Job: The listing beneath should be written out in full, exactly as shown.

Data segment:
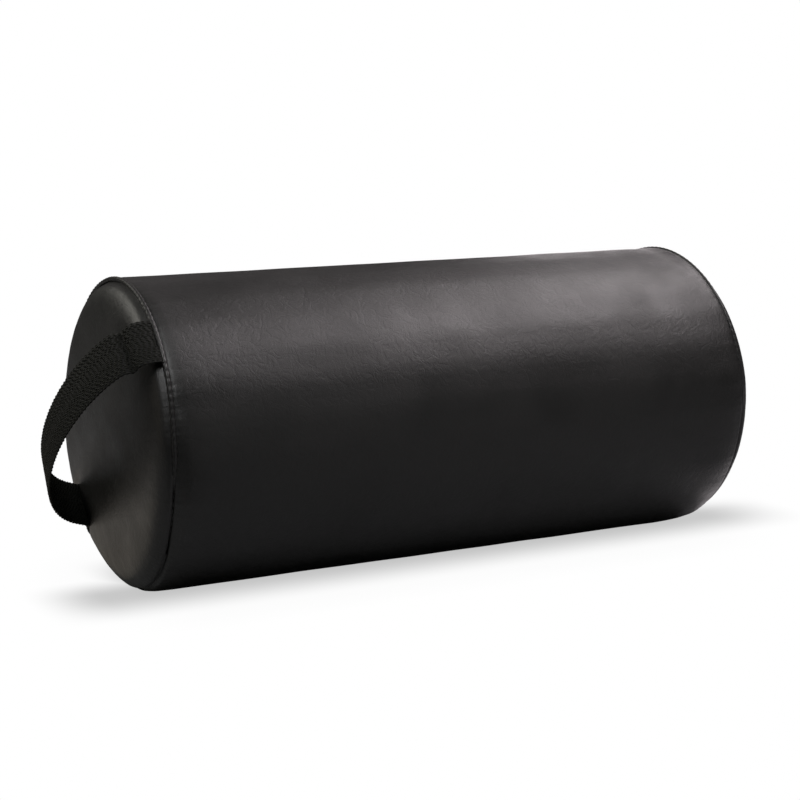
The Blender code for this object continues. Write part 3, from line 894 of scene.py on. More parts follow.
# Small puckers between the stitches, wider gathers behind them, and wrinkles everywhere
def unevenness(x, r, distance, end, angles):
    cosA, sinA = np.cos(angles), np.sin(angles)
    lift = np.cos(angles * seamStitches(end)) * coverLook["puckerHeight"]
    lift *= math.exp(-distance / coverLook["puckerReach"])
    past = distance / coverLook["gatherStart"]
    fade = past * math.exp(1 - past) if past < 1 else math.exp(
        (coverLook["gatherStart"] - distance) / coverLook["gatherReach"])
    around, apart = coverLook["gatherScale"]
    lift += noiseRing(cosA * around, sinA * around, end["side"] * apart) * coverLook["gatherHeight"] * fade
    long, around = coverLook["wrinkleScale"]
    return lift + coverLook["wrinkleHeight"] * noiseRing(x * long, cosA * r * around, sinA * r * around)


# How deep the skin is drawn in beside a seam; height is -1 at the floor and 1 at the top
def grooveAt(end, onPanel, distance, height):
    low, high = coverLook["panelGroove" if onPanel or end is plainEnd else "sideGroove"]
    below, above = coverLook["grooveDepth"][end["word"]]
    floorDepth, floorWidth = coverLook["lowGroove"]
    valley = 1 - fade(height, *coverLook["valleyBelow"])
    upper = ridge(height - coverLook["valleyTop"])
    width = mix(mix(floorWidth, low, valley), high, upper)
    groove = mix(mix(floorDepth, below, valley), above, upper) * hump(distance, width)
    depth, width = coverLook["slit"]
    return groove + depth * onlyLine(height) * hump(distance, width)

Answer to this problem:
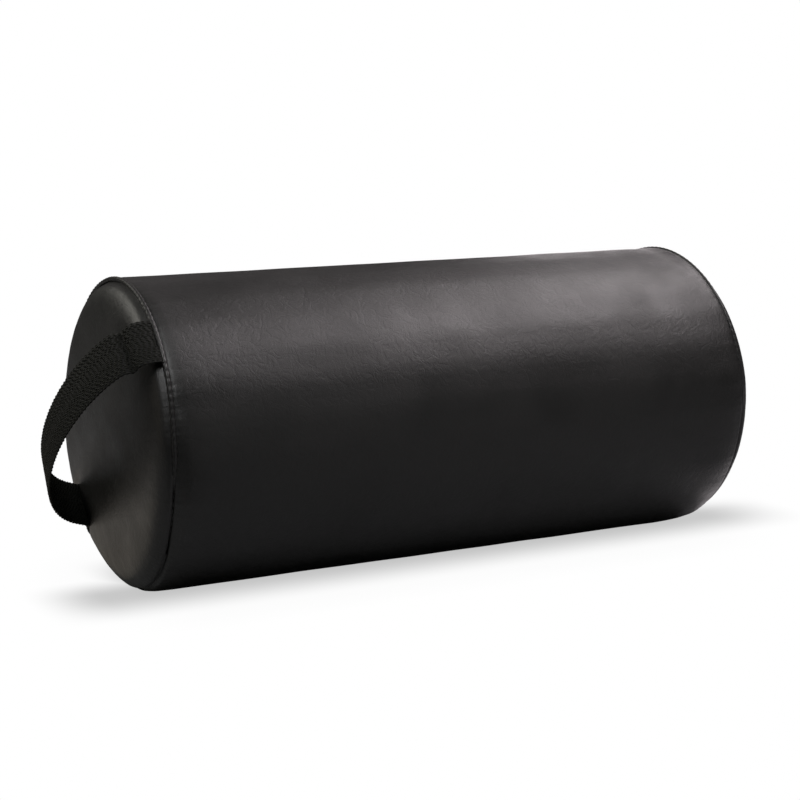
The Blender code for this object continues. Write part 3, from line 894 of scene.py on. More parts follow.
# Small puckers between the stitches, wider gathers behind them, and wrinkles everywhere
def unevenness(x, r, distance, end, angles):
    cosA, sinA = np.cos(angles), np.sin(angles)
    lift = np.cos(angles * seamStitches(end)) * coverLook["puckerHeight"]
    lift *= math.exp(-distance / coverLook["puckerReach"])
    past = distance / coverLook["gatherStart"]
    fade = past * math.exp(1 - past) if past < 1 else math.exp(
        (coverLook["gatherStart"] - distance) / coverLook["gatherReach"])
    around, apart = coverLook["gatherScale"]
    lift += noiseRing(cosA * around, sinA * around, end["side"] * apart) * coverLook["gatherHeight"] * fade
    long, around = coverLook["wrinkleScale"]
    return lift + coverLook["wrinkleHeight"] * noiseRing(x * long, cosA * r * around, sinA * r * around)


# How deep the skin is drawn in beside a seam; height is -1 at the floor and 1 at the top
def grooveAt(end, onPanel, distance, height):
    low, high = coverLook["panelGroove" if onPanel or end is plainEnd else "sideGroove"]
    below, above = coverLook["grooveDepth"][end["word"]]
    floorDepth, floorWidth = coverLook["lowGroove"]
    valley = 1 - fade(height, *coverLook["valleyBelow"])
    upper = ridge(height - coverLook["valleyTop"])
    width = mix(mix(floorWidth, low, valley), high, upper)
    groove = mix(mix(floorDepth, below, valley), above, upper) * hump(distance, width)
    depth, width = coverLook["slit"]
    return groove + depth * onlyLine(height) * hump(distance, width)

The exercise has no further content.